Lewis Hamilton is confident that he can respond to teammate Fernando Alonso's recent resurgence of form at Fuji this weekend, after getting to the bottom of where he has lost out to the Spaniard in recent races

Hamilton heads into the Japanese Grand Prix with just a two-point lead over Alonso, but more unsettling is the fact that the Spaniard has outpaced him in the last two events.

But having sat down with the team during the two-week gap since Belgium, Hamilton thinks he understands where Alonso has been able to eke out an edge.

"I have been working hard since the last race trying to understand where I can find time and where I have been losing time, and I understand it now," he said at Fuji on Thursday afternoon.

"So, I have a feeling that this weekend will be a lot better than the previous few. I am feeling relaxed and we have made some good steps forward in the car as well."

Hamilton believes that one of the key areas where he has lost out to Alonso is in the set-up direction he has taken in recent races.

"Usually Fernando and I have similar set-ups, and more often than not it is the set-up I found from tests," he explained.

"I do the first day and a half, find a set-up and then Pedro (de la Rosa) or Fernando turn up and drive my car. Then they either like it or make some changes to it.

"So then we go to a race and we have got a very similar set-up or they have tweaked it a little bit.
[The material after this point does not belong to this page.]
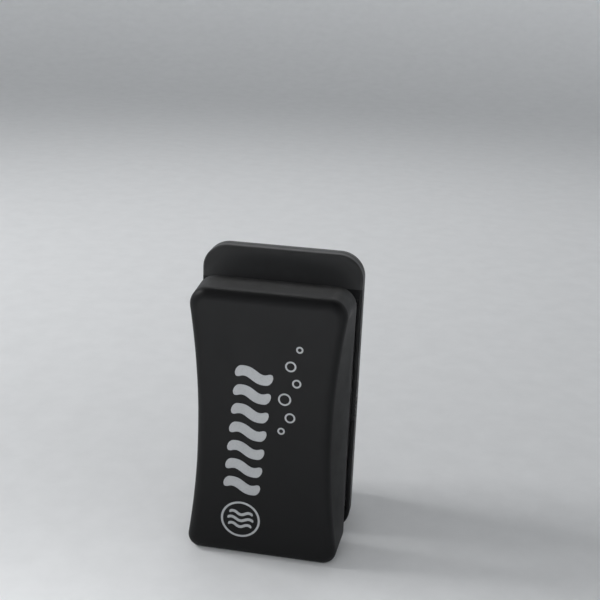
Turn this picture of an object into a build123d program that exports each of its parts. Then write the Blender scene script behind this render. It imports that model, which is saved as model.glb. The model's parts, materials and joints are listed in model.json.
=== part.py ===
"""Two-piece magnetic cleaner for aquarium glass.

X runs across the cleaner, Y runs through the pane from the hand side (-Y) to the
tank side (+Y), and Z runs up along the two halves, which stand on their lower ends
at Z = 0 with the gap for the pane between them at Y = -14 to -6. Millimetres.
"""

import os
from math import cos, radians, sin

from build123d import *

os.makedirs("parts", exist_ok=True)

# ---------------------------------------------------------------- driving dimensions
# Handle half, held in the hand outside the tank
HANDLE_LENGTH = 146.0
HANDLE_WIDTH = 82.0
HANDLE_FACE_Y = -41.0          # gripped front face
HANDLE_BACK_Y = -17.0          # open edge of the shell
HANDLE_BASE_CORNERS = (8.0, 10.0)   # radii at the lower and the upper end
HANDLE_FACE_CORNERS = (6.5, 9.0)
HANDLE_BASE_WAIST = 0.6        # how far the long sides bow in at the open edge
HANDLE_FACE_WAIST = 7.5        # and at the gripped face: the finger scoops
HANDLE_EDGE_ROUND = 5.5
FELT_FACE_Y = -14.0            # felt face that runs on the outside of the pane
FELT_INSET = 2.5
FELT_CORNER = 7.5

# Floating half, inside the tank
FLOAT_LENGTH = 158.5
FLOAT_WIDTH = 84.0
PAD_FACE_Y = -6.0              # scrub pad face that runs on the inside of the pane
FLANGE_FRONT_Y = -4.5
FLANGE_BACK_Y = 3.5
FLANGE_CORNER = 13.0
FLANGE_EDGE_ROUND = 1.2
FLOAT_BACK_Y = 41.0
HULL_BASE_HALF_WIDTH = 38.0
HULL_BASE_LOW, HULL_BASE_HIGH = 4.0, FLOAT_LENGTH - 6.0
HULL_BACK_HALF_WIDTH = 34.5
HULL_BACK_LOW, HULL_BACK_HIGH = 9.0, FLOAT_LENGTH - 12.0
HULL_CORNER = 13.0
HULL_EDGE_ROUND = 9.0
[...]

At the last race especially I went somewhere else on my set-up, thinking it was the right way and we were wrong.

"It was miles apart and, although I was not that far off his times, I feel that if my set-up was a lot further in the other direction it would have been a lot better.
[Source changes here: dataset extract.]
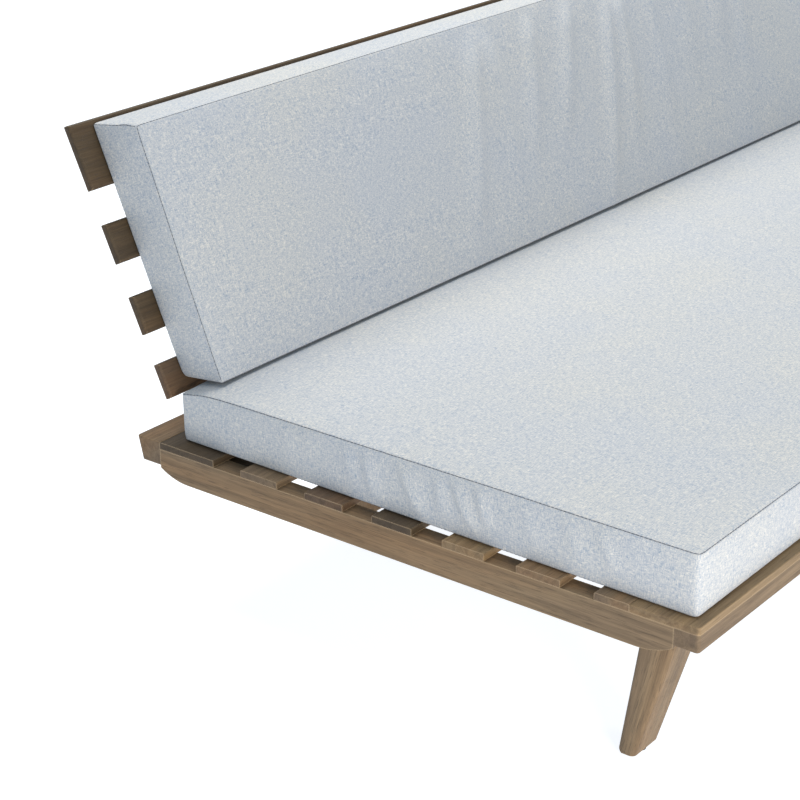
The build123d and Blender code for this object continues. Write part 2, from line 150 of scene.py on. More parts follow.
class Nodes:
    """Node tree of a new material, with short ways to add and join nodes."""

    def __init__(self, name):
        self.material = bpy.data.materials.new(name)
        self.material.use_nodes = True
        self.tree = self.material.node_tree
        self.shader = self.tree.nodes["Principled BSDF"]
        self.place = self.add("ShaderNodeTexCoord").outputs["Object"]

    def add(self, kind, **settings):
        node = self.tree.nodes.new(kind)
        for name, value in settings.items():
            setattr(node, name, value)
        return node

    def join(self, value, socket):
        """Link an output to a socket, or set the socket to a plain value."""
        if isinstance(value, bpy.types.NodeSocket):
            self.tree.links.new(value, socket)
        else:
            socket.default_value = value

    def math(self, operation, *values):
        node = self.add("ShaderNodeMath", operation=operation)
        for value, socket in zip(values, node.inputs):
            self.join(value, socket)
        return node.outputs[0]

    def dot(self, a, b):
        node = self.add("ShaderNodeVectorMath", operation="DOT_PRODUCT")
        self.join(a, node.inputs[0])
        self.join(b, node.inputs[1])
        return node.outputs["Value"]

    def mapped(self, scale, offset=(0.0, 0.0, 0.0), turn=(0.0, 0.0, 0.0)):
        """Object coordinates, turned and then stretched."""
        turned = self.add("ShaderNodeMapping", vector_type="POINT")
        self.join(self.place, turned.inputs["Vector"])
        turned.inputs["Rotation"].default_value = turn
        turned.inputs["Location"].default_value = offset
        stretched = self.add("ShaderNodeVectorMath", operation="MULTIPLY")
        self.join(turned.outputs[0], stretched.inputs[0])
        stretched.inputs[1].default_value = scale
        return stretched.outputs[0]

    def noise(self, vector, detail=2.0, roughness=0.5, distortion=0.0):
        node = self.add("ShaderNodeTexNoise")
        self.join(vector, node.inputs["Vector"])
        node.inputs["Scale"].default_value = 1.0
        node.inputs["Detail"].default_value = detail
        node.inputs["Roughness"].default_value = roughness
        node.inputs["Distortion"].default_value = distortion
        return node.outputs["Fac"]

    def ramp(self, value, *stops):
        """Colour ramp through (position, colour) stops."""
        node = self.add("ShaderNodeValToRGB")
        while len(node.color_ramp.elements) < len(stops):
            node.color_ramp.elements.new(0.5)
        for element, (position, colour) in zip(node.color_ramp.elements, stops):
            element.position = position
            element.color = (*colour, 1.0)
        self.join(value, node.inputs[0])
        return node.outputs[0]

    def mix(self, amount, a, b, blend="MIX"):
        node = self.add("ShaderNodeMix", data_type="RGBA", blend_type=blend)
        self.join(amount, node.inputs[0])
        for value, socket in ((a, node.inputs[6]), (b, node.inputs[7])):
            self.join((*value, 1.0) if isinstance(value, tuple) else value, socket)
        return node.outputs[2]

    def bump(self, height, distance, strength):
        node = self.add("ShaderNodeBump")
        self.join(height, node.inputs["Height"])
        node.inputs["Distance"].default_value = distance
        node.inputs["Strength"].default_value = strength
        return node.outputs[0]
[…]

"When you go through the Friday tests you haven't got much time to change it, or take big risks, so you go into qualifying and you are stuck with what you have got. You can't always get it right, and I definitely didn't get it right in the last races."

With the title fight so finely poised, Hamilton admits he has needed to freshen up his approach for the final three races - especially with his teammate having more experience of the last two events on the schedule.

"He knows Shanghai very well, and he knows Brazil very well, but that has never stopped me from beating him in other places so I am not worried," said Hamilton.

"It is difficult to say what is going to happen at this race or the next race. Either of us could have a bad race and that could really spice things up. The key for me is just to make sure that I finish in the top three, get as many points as possible, and preferably win.

"The break has been pretty good. I came out here a few days early as well, just being a bit of a tourist and relaxing. I quite like the Asian culture to be honest.

"The people are very nice and friendly, I am not really getting hassled on the street, apart from a few people, and I have been able to get my mind off things and prepare for a new approach, a more fresh approach."